> Work to complete:
Repeat verbatim only the lines from the opening of the material below through the one that contains "wearer's left +X.".

> Supplied material:
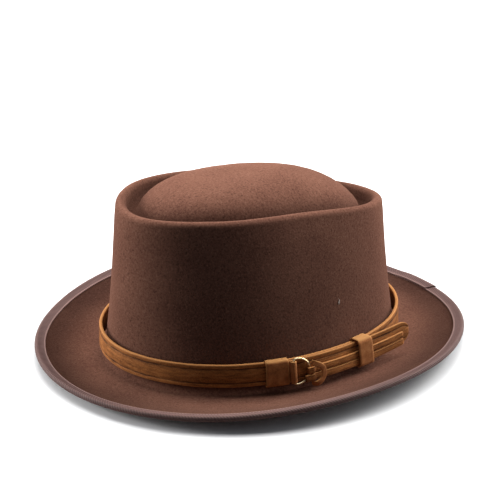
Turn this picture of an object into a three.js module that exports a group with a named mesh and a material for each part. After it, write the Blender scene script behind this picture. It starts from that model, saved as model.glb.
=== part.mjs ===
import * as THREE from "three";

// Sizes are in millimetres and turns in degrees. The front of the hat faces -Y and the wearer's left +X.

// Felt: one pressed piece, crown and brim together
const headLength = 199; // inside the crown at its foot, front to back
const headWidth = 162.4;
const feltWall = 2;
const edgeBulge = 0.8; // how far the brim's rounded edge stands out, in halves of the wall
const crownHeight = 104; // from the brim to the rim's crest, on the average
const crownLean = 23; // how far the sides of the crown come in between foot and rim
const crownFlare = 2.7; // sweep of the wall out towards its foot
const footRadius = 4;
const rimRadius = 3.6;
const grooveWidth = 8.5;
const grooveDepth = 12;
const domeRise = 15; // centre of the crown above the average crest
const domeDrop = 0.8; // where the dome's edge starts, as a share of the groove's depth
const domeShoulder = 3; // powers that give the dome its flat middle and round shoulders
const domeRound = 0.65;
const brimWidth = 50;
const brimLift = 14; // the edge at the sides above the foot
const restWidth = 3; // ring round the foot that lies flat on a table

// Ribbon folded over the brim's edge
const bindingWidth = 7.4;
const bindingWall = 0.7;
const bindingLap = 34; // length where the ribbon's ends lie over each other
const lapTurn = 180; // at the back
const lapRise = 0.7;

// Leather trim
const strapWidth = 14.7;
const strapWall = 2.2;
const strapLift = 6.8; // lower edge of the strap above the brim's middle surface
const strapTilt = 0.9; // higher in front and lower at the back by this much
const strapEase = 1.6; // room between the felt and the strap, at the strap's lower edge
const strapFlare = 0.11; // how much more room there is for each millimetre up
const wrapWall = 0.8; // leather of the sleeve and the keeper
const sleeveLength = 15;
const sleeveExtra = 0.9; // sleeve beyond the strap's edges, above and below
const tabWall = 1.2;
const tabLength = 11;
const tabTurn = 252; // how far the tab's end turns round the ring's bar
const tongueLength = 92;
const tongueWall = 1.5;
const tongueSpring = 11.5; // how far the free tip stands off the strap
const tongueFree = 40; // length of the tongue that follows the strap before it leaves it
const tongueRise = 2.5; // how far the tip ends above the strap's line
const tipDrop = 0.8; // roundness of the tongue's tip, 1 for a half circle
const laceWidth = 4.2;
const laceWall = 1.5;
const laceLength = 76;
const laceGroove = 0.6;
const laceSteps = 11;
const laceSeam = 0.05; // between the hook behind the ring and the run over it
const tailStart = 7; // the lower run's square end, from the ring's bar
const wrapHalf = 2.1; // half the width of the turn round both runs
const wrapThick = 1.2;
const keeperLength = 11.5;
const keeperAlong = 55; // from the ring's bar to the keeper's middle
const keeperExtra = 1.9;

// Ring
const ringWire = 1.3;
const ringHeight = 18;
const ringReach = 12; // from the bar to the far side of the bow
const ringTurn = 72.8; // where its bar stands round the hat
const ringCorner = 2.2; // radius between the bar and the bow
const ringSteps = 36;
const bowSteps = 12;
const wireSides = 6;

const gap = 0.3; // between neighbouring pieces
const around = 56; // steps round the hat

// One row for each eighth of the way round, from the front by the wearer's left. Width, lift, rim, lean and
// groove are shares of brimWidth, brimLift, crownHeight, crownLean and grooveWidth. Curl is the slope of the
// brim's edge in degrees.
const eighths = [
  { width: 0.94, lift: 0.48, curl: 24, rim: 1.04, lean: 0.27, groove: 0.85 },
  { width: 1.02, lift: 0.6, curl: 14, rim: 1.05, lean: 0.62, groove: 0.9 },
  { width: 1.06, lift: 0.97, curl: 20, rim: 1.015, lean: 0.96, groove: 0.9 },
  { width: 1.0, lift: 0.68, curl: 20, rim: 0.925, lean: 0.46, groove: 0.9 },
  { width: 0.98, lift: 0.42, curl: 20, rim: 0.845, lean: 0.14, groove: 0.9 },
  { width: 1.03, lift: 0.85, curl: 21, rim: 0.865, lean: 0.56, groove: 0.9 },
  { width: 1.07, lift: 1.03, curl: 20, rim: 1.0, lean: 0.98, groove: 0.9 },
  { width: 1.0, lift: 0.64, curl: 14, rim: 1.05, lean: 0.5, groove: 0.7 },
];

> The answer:
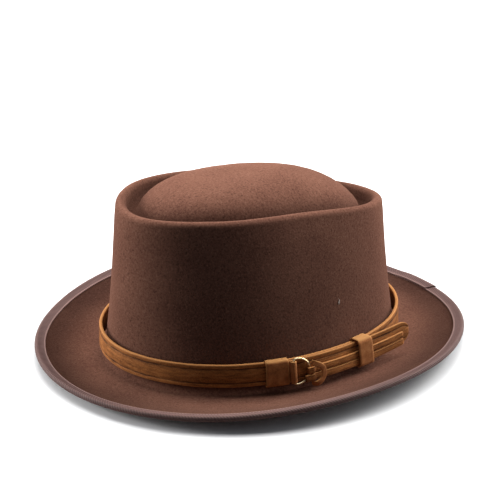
Turn this picture of an object into a three.js module that exports a group with a named mesh and a material for each part. After it, write the Blender scene script behind this picture. It starts from that model, saved as model.glb.
=== part.mjs ===
import * as THREE from "three";

// Sizes are in millimetres and turns in degrees. The front of the hat faces -Y and the wearer's left +X.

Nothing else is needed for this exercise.